The core demographic of Macau visits approximately 50 times per year, instead of the 1-3 per year for Las Vegas. Venetian and the other resorts under construction in Cotai are attempting to cast a wider net of visitor 'types' over a larger geographic area. In addition to day tripping gamblers from nearby Chinese provinces and Hong Kong, the Cotai resorts are looking to court Koreans, Thai, Japanese, Vietnamese, Australians and deeper seated Chinese mainlanders who are looking for more than a fifteen hour baccarat session. The big gamble on Cotai, of course, is whether or not the Field of Dreams principle ('if you build it, they will come') will succeed in turning Macau into a true tourist destination with gambling as opposed to a pure-play gambling destination. It took Las Vegas 40 years to figure this one out, we'll see if the lessons learned are transferrable to Macau.

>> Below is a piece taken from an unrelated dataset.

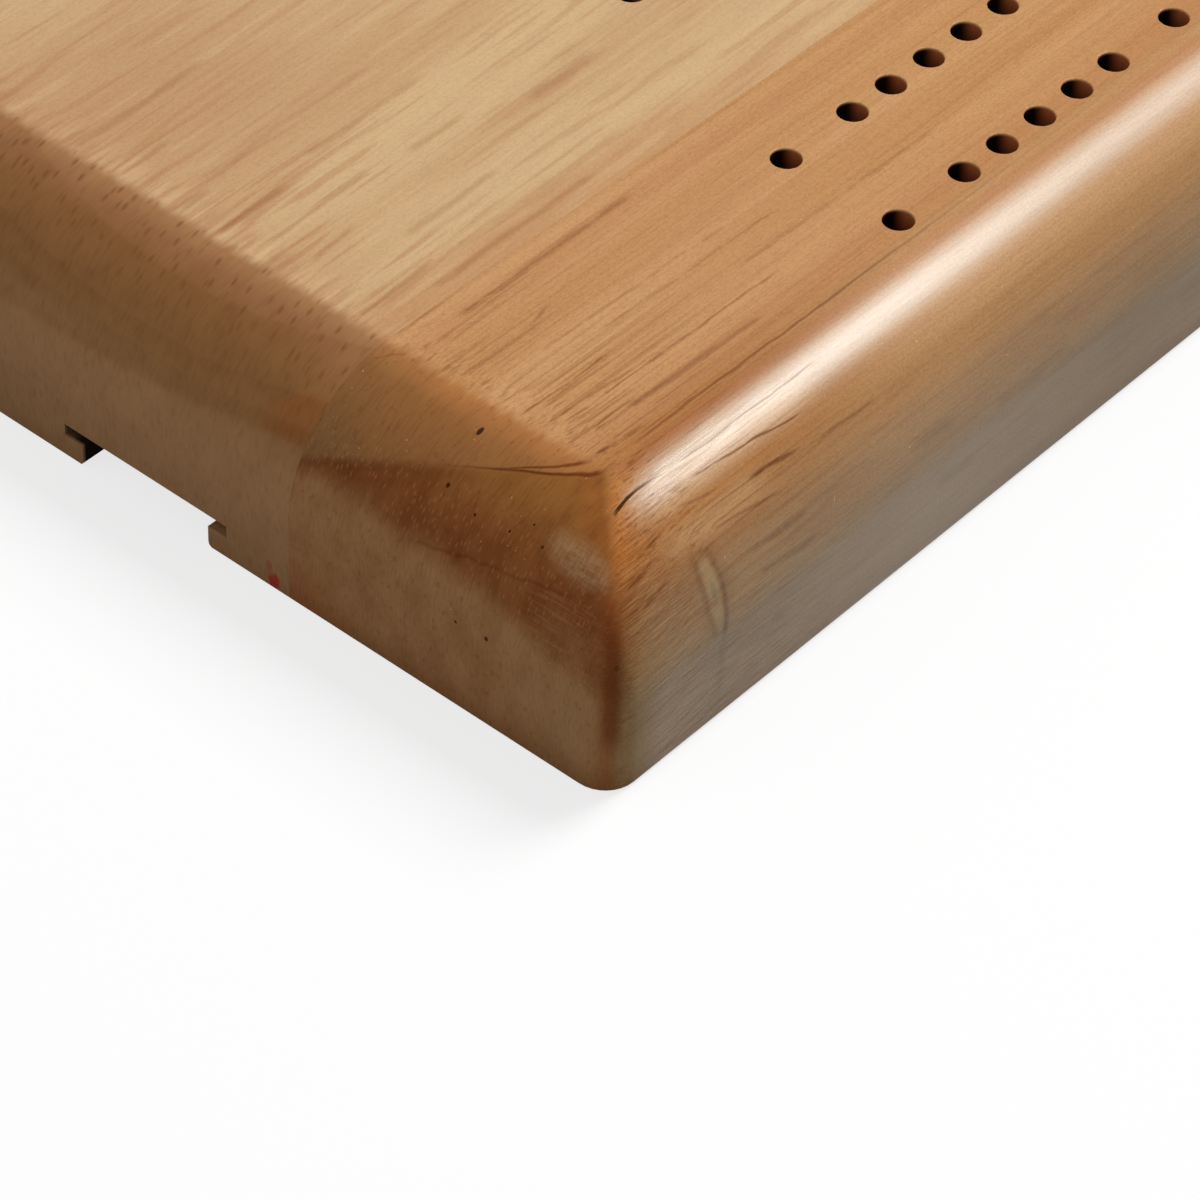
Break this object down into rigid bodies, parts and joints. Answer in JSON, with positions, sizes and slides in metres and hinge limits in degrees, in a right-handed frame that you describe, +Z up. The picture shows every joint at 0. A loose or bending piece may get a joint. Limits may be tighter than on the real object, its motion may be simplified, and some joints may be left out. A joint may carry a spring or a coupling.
{
  "type": "cribbage board",
  "caption": "Flat wooden cribbage board with drilled scoring tracks, a rounded top edge, and a peg pocket underneath behind a sliding metal lid.",
  "frame": {"origin": "middle of the underside's outline, on the surface that the board stands on", "axes": "+X along the board's long side, away from the end where the lid comes out; +Y across it; +Z up"},
  "size_m": [0.258, 0.0922, 0.0188],
  "materials": {
    "near_stave_wood": "satin varnish, orange brown",
    "far_stave_wood": "satin varnish, pale",
    "lid_steel": "rolled sheet, brushed",
    "peg_brass": "turned, bright",
    "peg_steel": "turned, bright"
  },
  "bodies": {
    "board": {"near_stave": "near_stave_wood", "far_stave": "far_stave_wood"},
    "lid": {"lid": "lid_steel"},
    "brass_peg_1": {"brass_peg_1": "peg_brass"},
    "brass_peg_2": {"brass_peg_2": "peg_brass"},
    "brass_peg_3": {"brass_peg_3": "peg_brass"},
    "steel_peg_1": {"steel_peg_1": "peg_steel"},
    "steel_peg_2": {"steel_peg_2": "peg_steel"},
    "steel_peg_3": {"steel_peg_3": "peg_steel"}
  },
  "joints": [
    {"name": "lid_slide", "type": "slide", "parent": "board", "child": "lid", "axis": [-1, 0, 0], "range_m": [0, 0.088]},
    {"name": "brass_peg_1_slide", "type": "slide", "parent": "board", "child": "brass_peg_1", "axis": [1, 0, 0], "range_m": [0, 0.0081]},
    {"name": "brass_peg_2_slide", "type": "slide", "parent": "board", "child": "brass_peg_2", "axis": [1, 0, 0], "range_m": [0, 0.0081]},
    {"name": "brass_peg_3_slide", "type": "slide", "parent": "board", "child": "brass_peg_3", "axis": [1, 0, 0], "range_m": [0, 0.0081]},
    {"name": "steel_peg_1_slide", "type": "slide", "parent": "board", "child": "steel_peg_1", "axis": [-1, 0, 0], "range_m": [0, 0.0081]},
    {"name": "steel_peg_2_slide", "type": "slide", "parent": "board", "child": "steel_peg_2", "axis": [-1, 0, 0], "range_m": [0, 0.0081]},
    {"name": "steel_peg_3_slide", "type": "slide", "parent": "board", "child": "steel_peg_3", "axis": [-1, 0, 0], "range_m": [0, 0.0081]}
  ]
}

If not? Can you envision the look on the faces of gaming analysts and industry executives - not to mention the legions of bickering LVS, WYNN, MGM and MPEL stockholders - when Macau, particularly Cotai, pulls a Laughlin five years from now? Imagine a sea of glistening, multi-billion dollar, five (and one six) star resorts devolving into a bayside nickel slot parlor filled to the gills with armies of blue hairs in search of HK$40 steaks and HK$500 rooms. Then, and only then, will Sheldon Adelson get his statue... in the middle of the bog across the street from the Venetian. How cool would that be?

Will it happen? Probably not to that degree if the Cotai experiment backfires. Since Macau's casinos have empty tables during the week, the 'three-deep-at-the-baccarat-tables' myth will slowly fade away as more and more tables come online. Could all this investment be a time bomb? And, if so, who's likely to get burned?

What do you expect will happen?

SW: I'm watching the market change every month. It's the damnedest thing. The outcome? I can't tell.

How much of your success is luck?

SW: It would be luck if it lasted just a quarter. We've averaged 25% [hold - what's left in the till after paying out the winners] the past year.

Wynn Macau averaged 28% hold in the first quarter of this year. Wynn also stated that non-gaming revenue, particularly occupancy, room rates and the mix of paying customers vs. comps, are an important indicator of how Wynn Macau is doing.

So what about Cotai, Mr. Wynn... do tell...

SW: I'm buying 54 acres on the Cotai Strip. I won't reveal my plans for that yet. I'll make an announcement before Christmas.

Steve then talks about how the room service pizza at Wynn Las Vegas is mushy then blows up at the reporter and pretty much ends the interview. You gotta love that guy.